■ **WHAT YOU SHOULD DO**:
Copy each line where the word "from" occurs.

• • •

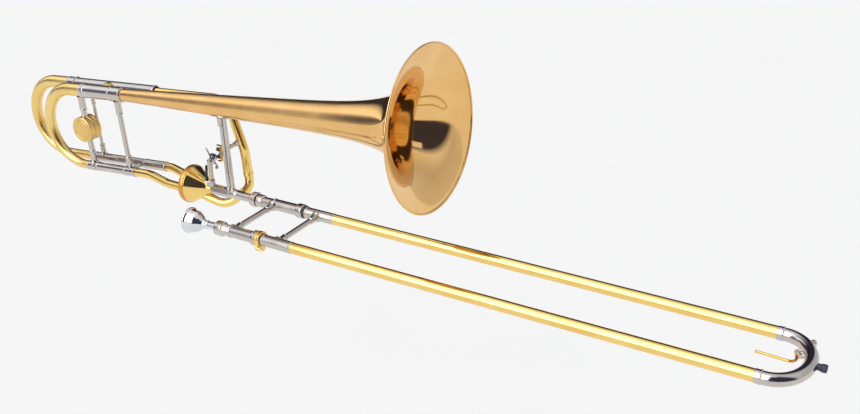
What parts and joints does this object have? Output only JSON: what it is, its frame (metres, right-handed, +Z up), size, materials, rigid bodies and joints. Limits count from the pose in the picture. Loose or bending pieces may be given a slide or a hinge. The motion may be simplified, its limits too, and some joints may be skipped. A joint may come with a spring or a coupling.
{
  "type": "tenor trombone with an F attachment",
  "caption": "Large tenor trombone: flared bell, counterweighted tuning slide, cone valve with an F slide and thumb lever, hand slide with lock and water key, and cup mouthpiece.",
  "frame": {"origin": "on the axis of the hand slide's upper leg, at the ring where the left hand's slide brace meets it", "axes": "+X along the hand slide, away from the player; +Z up, towards the bell; +Y to the player's left, so the mouthpiece's leg is at -Y"},
  "size_m": [1.2761, 0.2238, 0.2985],
  "materials": {
    "yellow_brass": "lacquered, polished",
    "gold_brass": "lacquered, polished",
    "nickel_silver": "polished nickel silver",
    "chrome_plate": "chrome plated",
    "copper": "polished copper alloy",
    "silver_plate": "silver plated",
    "black_rubber": "moulded rubber",
    "cork": "natural cork"
  },
  "bodies": {
    "bell_section": {"bell": "gold_brass", "bell_ferrule": "nickel_silver", "upper_tuning_sleeve": "nickel_silver", "lower_tuning_sleeve": "nickel_silver", "f_upper_sleeve": "nickel_silver", "f_lower_sleeve": "nickel_silver", "f_brace": "nickel_silver", "upper_leg_spacer": "yellow_brass", "lower_leg_spacer": "nickel_silver", "bell_section_brace": "nickel_silver", "valve_ring": "copper", "valve_casing": "yellow_brass", "valve_back_plate": "copper", "gooseneck": "yellow_brass", "f_lower_tube": "yellow_brass", "f_long_tube": "yellow_brass", "f_return_bend": "yellow_brass", "neckpipe": "nickel_silver", "bell_brace_socket": "nickel_silver", "bell_brace_tube": "nickel_silver", "second_brace_tube": "nickel_silver", "side_brace": "nickel_silver", "lever_post": "nickel_silver", "lever_spring": "black_rubber", "stop_bracket": "yellow_brass", "stop_bumper_upper": "black_rubber", "stop_bumper_lower": "black_rubber"},
    "main_tuning_slide": {"main_crook": "yellow_brass", "main_upper_leg": "nickel_silver", "main_lower_leg": "nickel_silver", "tuning_slide_brace": "nickel_silver", "counterweight": "yellow_brass"},
    "f_tuning_slide": {"f_crook": "yellow_brass", "f_upper_leg": "nickel_silver", "f_lower_leg": "nickel_silver"},
    "thumb_lever": {"thumb_lever": "nickel_silver", "ball_joint": "black_rubber"},
    "valve_rotor": {"valve_rotor": "nickel_silver"},
    "lock_nut": {"lock_nut": "nickel_silver"},
    "slide_section": {"slide_receiver": "nickel_silver", "mouthpiece_receiver": "nickel_silver", "cork_barrel_rear": "nickel_silver", "cork_barrel_front": "nickel_silver", "inner_tube_rear": "chrome_plate", "inner_tube_front": "chrome_plate", "slide_brace": "nickel_silver"},
    "slide_lock": {"slide_lock_ring": "yellow_brass"},
    "hand_slide": {"stocking_rear": "nickel_silver", "stocking_front": "nickel_silver", "outer_tube_rear": "yellow_brass", "outer_tube_front": "yellow_brass", "bow_ferrule_rear": "nickel_silver", "bow_ferrule_front": "nickel_silver", "hand_brace": "nickel_silver", "slide_bow": "nickel_silver", "bow_bumper": "black_rubber", "water_key_saddle": "nickel_silver"},
    "water_key": {"water_key_lever": "yellow_brass", "water_key_cork": "cork"},
    "mouthpiece": {"mouthpiece": "silver_plate"}
  },
  "joints": [
    {"name": "main_tuning_slide_pull", "type": "slide", "parent": "bell_section", "child": "main_tuning_slide", "axis": [-0.9968, 0, -0.0805], "range_m": [0, 0.04]},
    {"name": "f_tuning_slide_pull", "type": "slide", "parent": "bell_section", "child": "f_tuning_slide", "axis": [-0.9968, 0, -0.0805], "range_m": [0, 0.035]},
    {"name": "thumb_lever_hinge", "type": "hinge", "parent": "bell_section", "child": "thumb_lever", "pos_m": [-0.1137, -0.003, 0.03], "axis": [0, 0, -1], "range_deg": [0, 25], "stiffness_Nm_per_rad": 0.08, "springref_deg": -20.05},
    {"name": "valve_rotor_turn", "type": "hinge", "parent": "bell_section", "child": "valve_rotor", "pos_m": [-0.14, 0, 0], "axis": [1, 0, 0], "range_deg": [0, 80]},
    {"name": "lock_nut_turn", "type": "hinge", "parent": "bell_section", "child": "lock_nut", "pos_m": [-0.037, 0, 0], "axis": [1, 0, 0], "continuous": true},
    {"name": "slide_section_turn", "type": "hinge", "parent": "bell_section", "child": "slide_section", "pos_m": [0, 0, 0], "axis": [1, 0, 0], "range_deg": [-12, 12]},
    {"name": "slide_lock_turn", "type": "hinge", "parent": "slide_section", "child": "slide_lock", "pos_m": [0.048, -0.097, 0], "axis": [1, 0, 0], "range_deg": [0, 35]},
    {"name": "hand_slide_pull", "type": "slide", "parent": "slide_section", "child": "hand_slide", "axis": [1, 0, 0], "range_m": [0, 0.58]},
    {"name": "water_key_hinge", "type": "hinge", "parent": "hand_slide", "child": "water_key", "pos_m": [0.7318, -0.0262, -0.0046], "axis": [-0.585, 0.811, 0], "range_deg": [0, 10], "stiffness_Nm_per_rad": 0.06, "springref_deg": -20.05},
    {"name": "mouthpiece_pull", "type": "slide", "parent": "slide_section", "child": "mouthpiece", "axis": [-1, 0, 0], "range_m": [0, 0.03]}
  ],
  "couplings": [
    {"joint": "valve_rotor_turn", "follows": "thumb_lever_hinge", "ratio": 3}
  ]
}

• • •

■ **OUTPUT BELOW**:
What parts and joints does this object have? Output only JSON: what it is, its frame (metres, right-handed, +Z up), size, materials, rigid bodies and joints. Limits count from the pose in the picture. Loose or bending pieces may be given a slide or a hinge. The motion may be simplified, its limits too, and some joints may be skipped. A joint may come with a spring or a coupling.
  "frame": {"origin": "on the axis of the hand slide's upper leg, at the ring where the left hand's slide brace meets it", "axes": "+X along the hand slide, away from the player; +Z up, towards the bell; +Y to the player's left, so the mouthpiece's leg is at -Y"},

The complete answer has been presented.